Granted this does not paint a very pretty picture, and truth be told I am not the horrible human being these sentences would suggest.  I know better.  I know how to erase these types of thoughts.  I have solutions and I am keen on practicing them.

“What we really have is a daily reprieve contingent on the maintenance of our spiritual condition.” (P85)

There are aspects for me that play out like a vicious cycle.  When the cycle repeats I write, I discuss, I inventory, I let go.  Invariably, however, I have once again picked up the dis-ease and get caught in the vortex of dis-satisfaction and self-pity.  Poor me, sitting in the job that pays for my lifestyle.  Poor me, doing all this work and wondering when I will get a break to do something else.

What is it they say:  Poor me, poor me, pour me another drink.

Fortunately I do believe in the tools that I have been provided and don’t believe that I will ever take the choices I sometimes make to the extreme of checking out.  Granted I don’t have a crystal ball and, as a result, take my spiritual maintenance very seriously.  I am as susceptible to fear as anyone, but know that I am fortunate to understand the fear is almost always not real.
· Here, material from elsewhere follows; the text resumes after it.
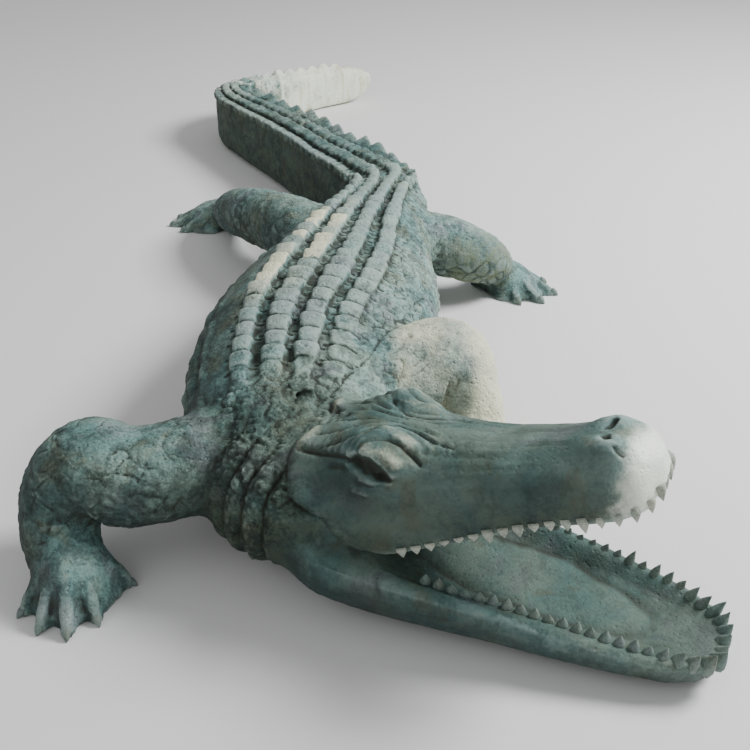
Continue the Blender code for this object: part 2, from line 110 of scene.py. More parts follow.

But to find one’s self in a stagnant place that feels like something you’ve been in far too long and cannot “escape” from is as real as experiencing loss or loneliness.  It is part of the human psyche and tied into the emotion of worth.  But it is often said that these feelings are not facts, and in my case a lot of what I feel is addictive in nature.  If I take ahold of a negative I am unknowingly seizing it like I would a drug and before I know it I am deeply mired in it’s grip.

Danger.

What to do?  Learn how to be aware of the patterns.  Arrest the behavior and learn to jump into tools that can push you out of the trap it represents.  Write, talk, laugh, be of service and/or accept where you are (it’s surprising that as difficult as acceptance can be, it is far more liberating.)  If there is one thing that I have learned over and over in the years that I’ve been growing, it is that absolutely everything will pass.

Even whatever it is that doesn’t feel like it is ever going to change.

And as always:  Stop. Smile.  Breathe.